Requirement | Look for "behind" in each line of the entries, and return the matching lines.

Data supplied |
==*==

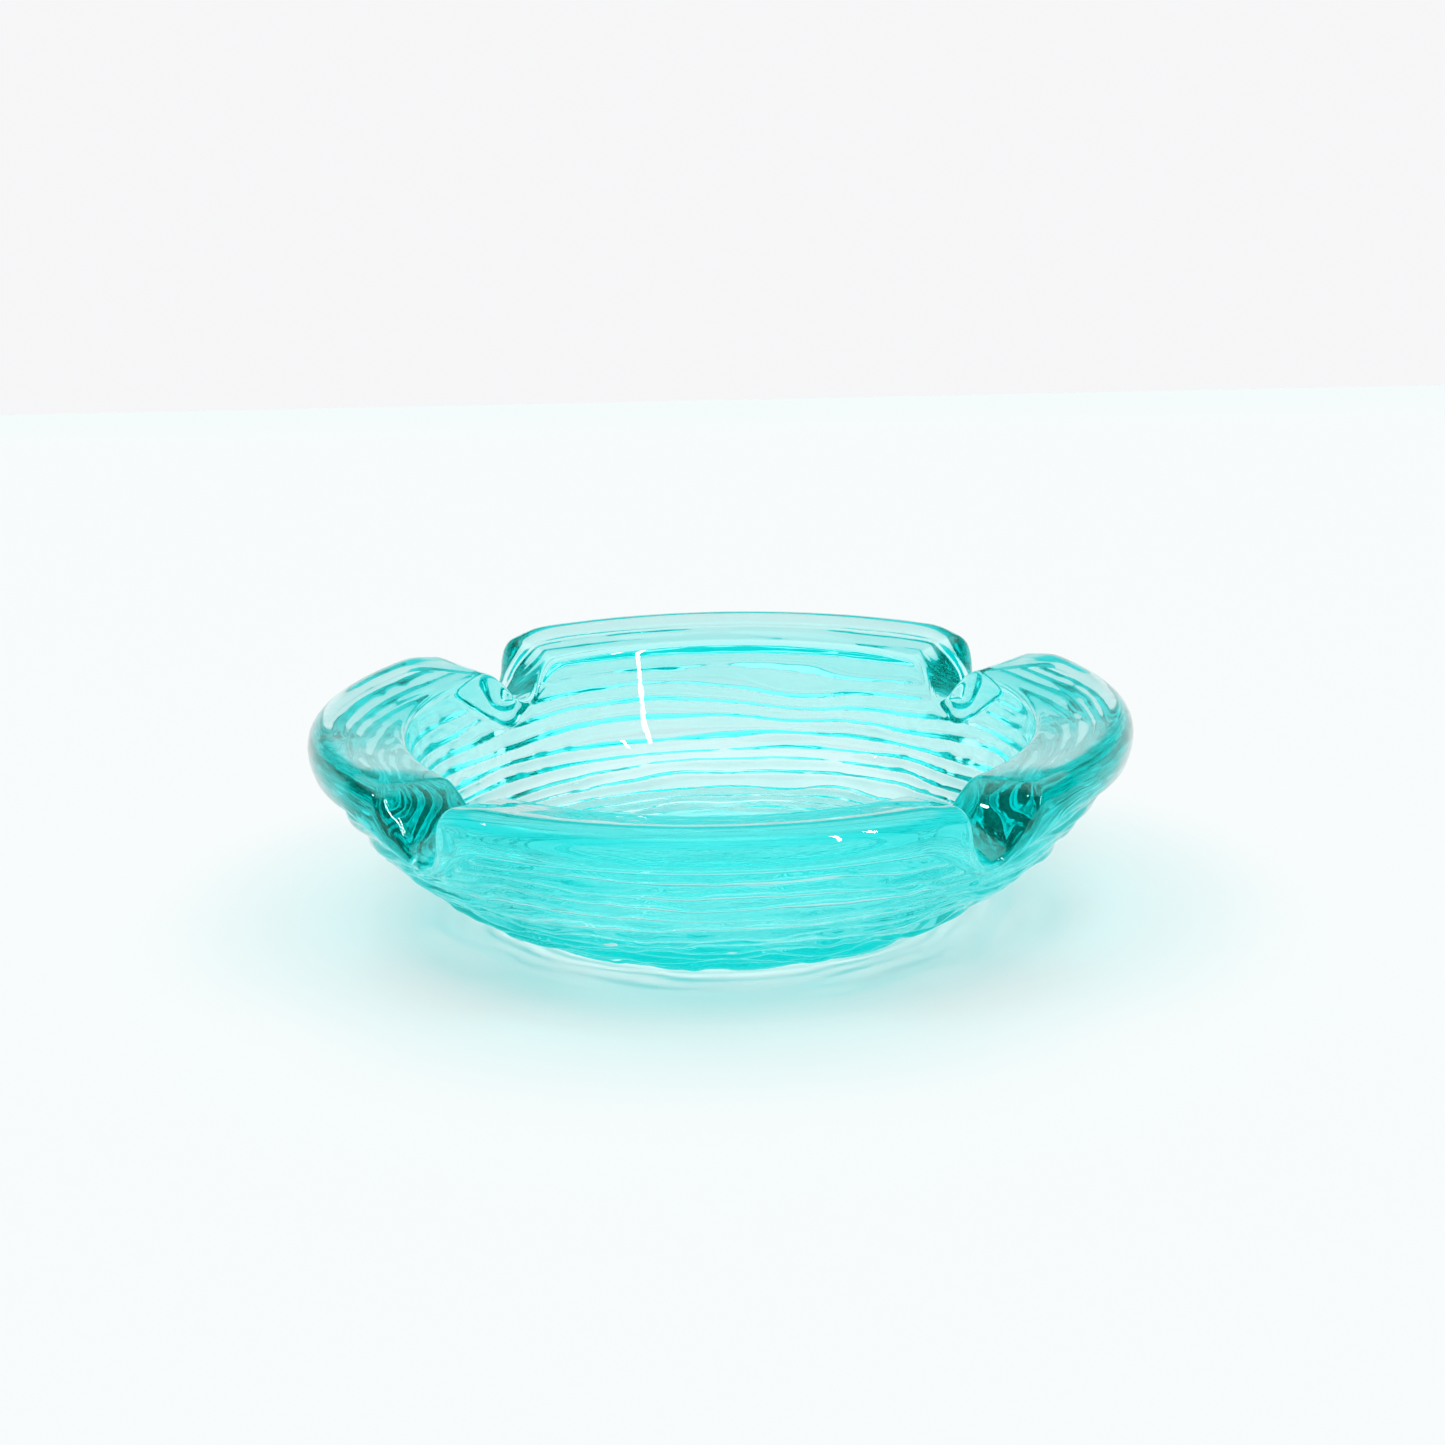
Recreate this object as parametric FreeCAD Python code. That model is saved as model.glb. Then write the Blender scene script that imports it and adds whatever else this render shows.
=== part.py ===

==*==

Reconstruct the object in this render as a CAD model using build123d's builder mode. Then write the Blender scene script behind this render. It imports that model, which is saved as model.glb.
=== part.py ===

==*==

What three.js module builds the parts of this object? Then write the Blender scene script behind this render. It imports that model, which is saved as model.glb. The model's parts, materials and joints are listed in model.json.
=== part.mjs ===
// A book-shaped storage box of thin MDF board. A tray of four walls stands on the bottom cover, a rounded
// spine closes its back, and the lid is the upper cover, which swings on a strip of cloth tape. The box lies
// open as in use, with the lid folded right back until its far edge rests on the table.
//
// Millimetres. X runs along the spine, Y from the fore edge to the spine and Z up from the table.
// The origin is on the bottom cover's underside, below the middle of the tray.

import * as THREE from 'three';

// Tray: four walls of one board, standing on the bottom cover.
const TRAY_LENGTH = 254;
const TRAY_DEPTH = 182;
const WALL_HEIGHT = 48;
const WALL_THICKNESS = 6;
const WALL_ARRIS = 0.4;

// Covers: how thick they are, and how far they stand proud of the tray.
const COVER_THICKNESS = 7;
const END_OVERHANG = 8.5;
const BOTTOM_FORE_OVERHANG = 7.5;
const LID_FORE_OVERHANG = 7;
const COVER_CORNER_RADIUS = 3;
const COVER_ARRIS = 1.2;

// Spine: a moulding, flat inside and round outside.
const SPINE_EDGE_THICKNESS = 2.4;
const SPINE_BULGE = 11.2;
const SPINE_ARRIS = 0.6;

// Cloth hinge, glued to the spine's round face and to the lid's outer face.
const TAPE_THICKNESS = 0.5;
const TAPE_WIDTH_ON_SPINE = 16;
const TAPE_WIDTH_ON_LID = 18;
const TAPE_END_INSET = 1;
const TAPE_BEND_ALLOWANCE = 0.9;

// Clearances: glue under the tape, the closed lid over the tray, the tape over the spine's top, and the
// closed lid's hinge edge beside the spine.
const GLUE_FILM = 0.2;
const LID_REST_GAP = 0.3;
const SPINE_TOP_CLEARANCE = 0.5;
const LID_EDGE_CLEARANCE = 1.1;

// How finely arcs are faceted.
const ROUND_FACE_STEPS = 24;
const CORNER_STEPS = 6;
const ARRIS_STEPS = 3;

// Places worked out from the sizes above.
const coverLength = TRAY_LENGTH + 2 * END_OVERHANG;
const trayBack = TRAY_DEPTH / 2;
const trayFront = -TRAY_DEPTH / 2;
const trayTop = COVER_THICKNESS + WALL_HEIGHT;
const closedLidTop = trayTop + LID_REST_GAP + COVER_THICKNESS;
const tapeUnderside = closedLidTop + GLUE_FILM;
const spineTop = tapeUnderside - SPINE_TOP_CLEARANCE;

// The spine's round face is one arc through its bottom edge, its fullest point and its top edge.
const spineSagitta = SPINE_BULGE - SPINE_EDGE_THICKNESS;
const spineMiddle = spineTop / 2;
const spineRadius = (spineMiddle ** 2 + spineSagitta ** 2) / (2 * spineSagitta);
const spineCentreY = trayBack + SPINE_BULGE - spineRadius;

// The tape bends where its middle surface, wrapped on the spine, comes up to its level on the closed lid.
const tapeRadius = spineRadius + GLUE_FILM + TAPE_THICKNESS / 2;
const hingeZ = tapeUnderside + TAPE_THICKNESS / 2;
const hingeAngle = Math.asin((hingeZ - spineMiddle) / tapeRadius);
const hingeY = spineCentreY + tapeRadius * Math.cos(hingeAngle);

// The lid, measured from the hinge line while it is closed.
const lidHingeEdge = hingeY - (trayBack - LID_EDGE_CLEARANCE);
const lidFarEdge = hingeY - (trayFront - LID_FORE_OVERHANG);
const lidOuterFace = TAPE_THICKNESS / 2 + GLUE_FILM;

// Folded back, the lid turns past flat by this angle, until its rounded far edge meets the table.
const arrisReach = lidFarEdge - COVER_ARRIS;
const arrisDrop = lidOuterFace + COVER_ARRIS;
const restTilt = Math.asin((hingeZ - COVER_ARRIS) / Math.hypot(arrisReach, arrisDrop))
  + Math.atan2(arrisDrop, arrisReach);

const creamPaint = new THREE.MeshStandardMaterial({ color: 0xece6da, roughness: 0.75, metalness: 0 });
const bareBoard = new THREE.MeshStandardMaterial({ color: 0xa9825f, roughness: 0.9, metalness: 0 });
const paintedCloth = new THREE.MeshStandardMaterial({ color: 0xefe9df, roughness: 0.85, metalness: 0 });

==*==

Result of this exercise |
Reconstruct the object in this render as a CAD model using build123d's builder mode. Then write the Blender scene script behind this render. It imports that model, which is saved as model.glb.
What three.js module builds the parts of this object? Then write the Blender scene script behind this render. It imports that model, which is saved as model.glb. The model's parts, materials and joints are listed in model.json.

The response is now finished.